Like many, I prepared myself to read through the reports on the Wikileaks’ massive document dump from the classified military files of the Af-Pak theater, expecting to find something exotic and new. Like many today, I suspect, I’m underwhelmed by the reality. The Washington Post reports that the main takeaways are that Pakistan’s intel forces continued their contacts and support of the Taliban, that the war effort was underresourced, and that the Taliban had heat-seeking missiles that could attack our helicopters … which the US provided Afghan fighters during the Soviet occupation.
In short, it’s the Long War Journal, only less detailed:
The more than 91,000 classified documents — most of which consist of low-level field reports — represent one of the largest single disclosures of such information in U.S. history. Wikileaks gave the material to the New York Times, the British newspaper the Guardian and the German magazine Der Spiegel several weeks ago on the condition that they not be published before Sunday night, when the group released them publicly.
Covering the period from January 2004 through December 2009, when the Obama administration began to deploy more than 30,000 additional troops into Afghanistan and announced a new strategy, the documents provide new insights into a period in which the Taliban was gaining strength, Afghan civilians were growing increasingly disillusioned with their government, and U.S. troops in the field often expressed frustration at having to fight a war without sufficient resources.
The documents disclose for the first time that Taliban insurgents appear to have used portable, heat-seeking surface-to-air missiles to shoot down U.S. helicopters. Heat-seeking missiles, which the United States provided to the anti-Soviet Afghan fighters known as mujaheddin in the 1980s, helped inflict heavy losses on the Soviet Union until it withdrew its forces from Afghanistan in 1989.
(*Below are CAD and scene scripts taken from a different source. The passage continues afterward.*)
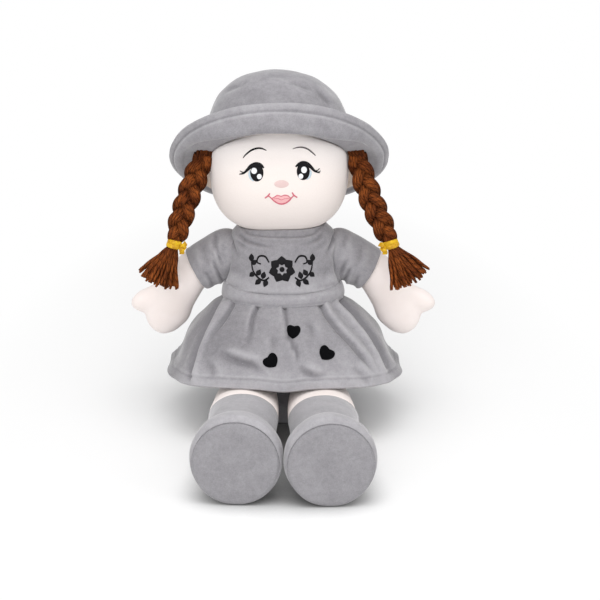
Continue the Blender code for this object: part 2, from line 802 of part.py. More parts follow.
def skirt_hem(angle):
    across, along = superellipse(angle, SKIRT_POWER)
    front = max(-along, 0.0)
    back = max(along, 0.0)
    front_height = HIP_HEIGHT + THIGH_HALF_HEIGHT + SKIRT_LEG_CLEARANCE
    height = SKIRT_SIDE_HEIGHT + (front_height - SKIRT_SIDE_HEIGHT) * front ** 2
    height += (SKIRT_BACK_HEIGHT - SKIRT_SIDE_HEIGHT) * back ** 2
    reach = SKIRT_BACK_REACH if along > 0 else SKIRT_FRONT_REACH
    middle = torso_centre(SKIRT_WAIST_SHARE).y + SKIRT_SETBACK
    return Vector((across * SKIRT_HALF_WIDTH, middle + along * reach, height))


def pleat_wave(turn_share):
    phase = math.tau * (turn_share * PLEAT_COUNT + PLEAT_PHASE_SHARE)
    return 0.5 + 0.5 * math.cos(phase)


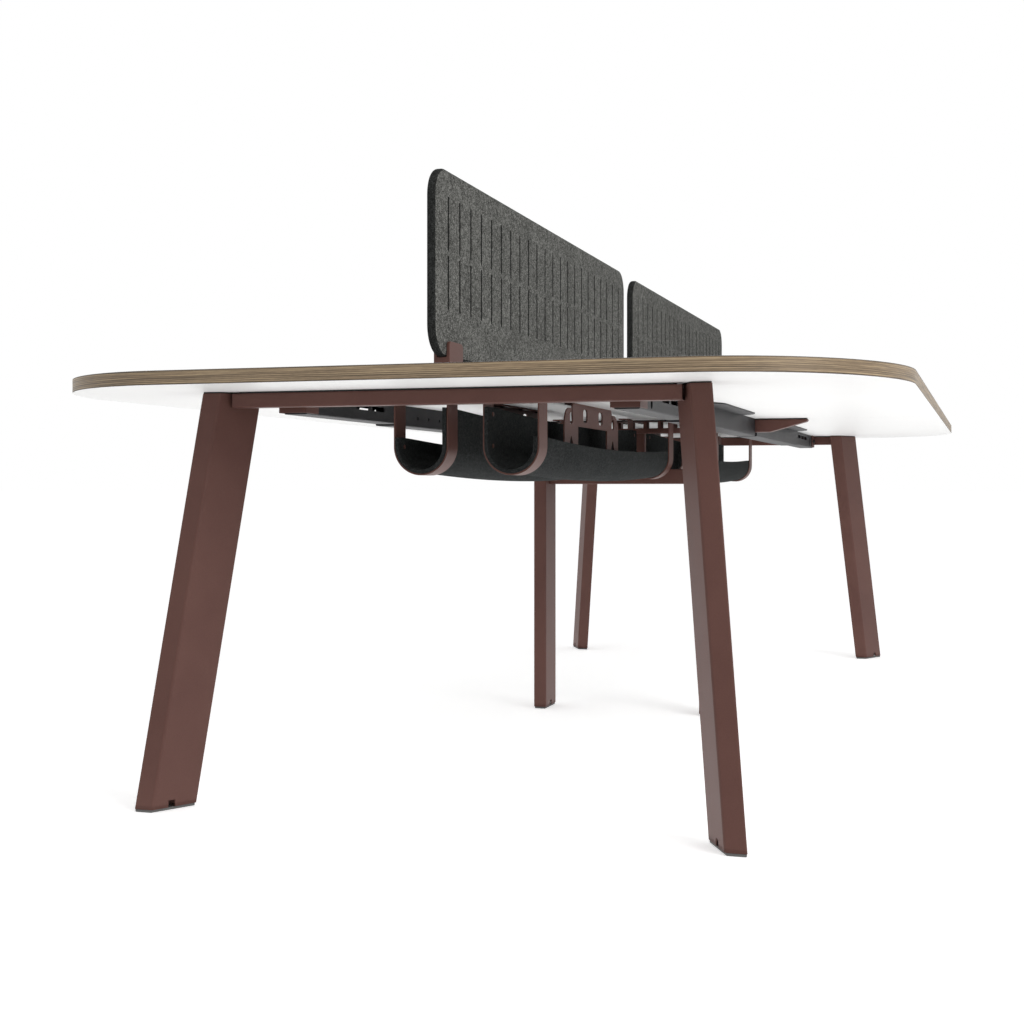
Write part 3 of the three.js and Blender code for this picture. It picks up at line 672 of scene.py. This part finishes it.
def board_layer(name, low_z, high_z, finish):
    """One layer, with soft oval corners at its outer end."""
    squeeze = corner_width / corner_length
    layer = bar(name, (seam, -board_side, low_z), (seam + (board_end - seam) * squeeze, board_side, high_z), finish)
    round_edges(layer, lambda middle, direction: abs(direction.z) > 0.99 and middle.x > 0.5, corner_width, 40)
    pick(layer, "FACE", lambda middle, normal: True)
    bpy.ops.transform.resize(value=(1 / squeeze, 1, 1), center_override=(seam, 0, 0))
    put_down()
    return layer


def layered_edge():
    """Oiled plywood seen on its edge: thin plies, with long streaks and darker patches along them."""
    material, start, place = new_finish("plywood_edge")
    parts = [start.node("ShaderNodeSeparateXYZ", {}, {"Vector": place}, axis) for axis in range(3)]
    ply = (parts[2] - core_bottom) * (ply_count / (core_top - core_bottom))
    layer = start.maths("FLOOR", ply)
    own_tone = start.node("ShaderNodeTexWhiteNoise", {"noise_dimensions": "1D"}, {"W": layer * 1.37})
    every_other = start.maths("PINGPONG", layer, 1.0)
    glue = start.maths("ABSOLUTE", ply - layer - 0.5)
    glue_line = start.node("ShaderNodeMapRange", {}, {"Value": glue, "From Min": 0.40, "From Max": 0.5})
    along = start.node("ShaderNodeMapping", {}, {"Vector": place, "Scale": (7.0, 7.0, 620.0)})
    streak = noise(start, along, 1.0, 3.0)
    fine = start.node("ShaderNodeMapping", {}, {"Vector": place, "Scale": (60.0, 60.0, 1500.0)})
    fibre = noise(start, fine, 1.0, 3.0)
    tone = own_tone * 0.24 + every_other * 0.20 + streak * 0.44 + fibre * 0.20 - glue_line * 0.26
    wood = start.node("ShaderNodeValToRGB", {"stops": [
        (0.12, tint(58, 47, 35)), (0.36, tint(96, 80, 60)), (0.60, tint(134, 114, 88)), (0.95, tint(184, 162, 128)),
    ]}, {"Fac": tone})
    dark = noise(start, start.node("ShaderNodeMapping", {}, {"Vector": place, "Scale": (5.0, 5.0, 420.0)}), 1.0)
    patch = start.node("ShaderNodeMapRange", {}, {"Value": dark, "From Min": 0.70, "From Max": 1.0, "To Max": 0.7})
    colour = between(start, patch, wood, tint(62, 54, 40))
    cover(start, {"Base Color": colour, "Roughness": 0.38 + 0.15 * fibre, "Normal": dent(start, tone, 0.0003, 0.4)})
    return material


def smooth_laminate():
    """Matt white laminate with a very fine grain."""
    material, start, place = new_finish("white_laminate")
    grain = noise(start, place, 1400.0)
    cloud = noise(start, place, 5.0)
    colour = between(start, grain * 0.5 + cloud * 0.5, tint(243, 243, 242), tint(247, 247, 246))
    cover(start, {"Base Color": colour, "Roughness": 0.42 + 0.06 * grain, "Normal": dent(start, grain, 0.00005, 0.3)})
    return material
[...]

Even the New York Times has trouble dressing up the reports as anything new or remarkable, try as they may (emphases mine):
A six-year archive of classified military documents made public on Sunday offers an unvarnished, ground-level picture of the war in Afghanistan that is in many respects more grim than the official portrayal. …
• The Taliban have used portable heat-seeking missiles against allied aircraft, a fact that has not been publicly disclosed by the military. This type of weapon helped the Afghan mujahedeen defeat the Soviet occupation in the 1980s.
• Secret commando units like Task Force 373 — a classified group of Army and Navy special operatives — work from a “capture/kill list” of about 70 top insurgent commanders. These missions, which have been stepped up under the Obama administration, claim notable successes, but have sometimes gone wrong, killing civilians and stoking Afghan resentment.
• The military employs more and more drone aircraft to survey the battlefield and strike targets in Afghanistan, although their performance is less impressive than officially portrayed. Some crash or collide, forcing American troops to undertake risky retrieval missions before the Taliban can claim the drone’s weaponry.
• The Central Intelligence Agency has expanded paramilitary operations inside Afghanistan. The units launch ambushes, order airstrikes and conduct night raids. From 2001 to 2008, the C.I.A. paid the budget of Afghanistan’s spy agency and ran it as a virtual subsidiary.
If anyone thought that the NATO helicopters have been crashing from pistol and AK-47 fire, they were fooling themselves and not very well versed in recent Afghanistan history. Every revelation in these bullet points are either open source or common sense. And if anyone’s surprised that drones malfunction on occasion and the Pentagon isn’t enthusiastic about sending out news releases when they do, then those readers will really want to go back to the sports and arts pages of the New York Times and trouble themselves no further.
Essentially, the takeaways from the release is that Afghanistan turned into a hard slog years ago, which anyone paying any sort of attention already knows. The irony here is that, at least in the New York Times version, the war cost us $300 billion and underfunded:
The documents — some 92,000 reports spanning parts of two administrations from January 2004 through December 2009 — illustrate in mosaic detail why, after the United States has spent almost $300 billion on the war in Afghanistan, the Taliban are stronger than at any time since 2001. …
The archive is a vivid reminder that the Afghan conflict until recently was a second-class war, with money, troops and attention lavished on Iraq while soldiers and Marineslamented that the Afghans they were training were not being paid.
Well, which is it? Underfunded or too expensive? It could be both, I suppose, but it’s hard to argue that Afghanistan is a “second-class war” while complaining about the amount of money that has gone into it.
My suggestion would be to stick with the Long War Journal. Readers of LWJ knew about most or all of this as it happened, not in a leak out of Sweden years later.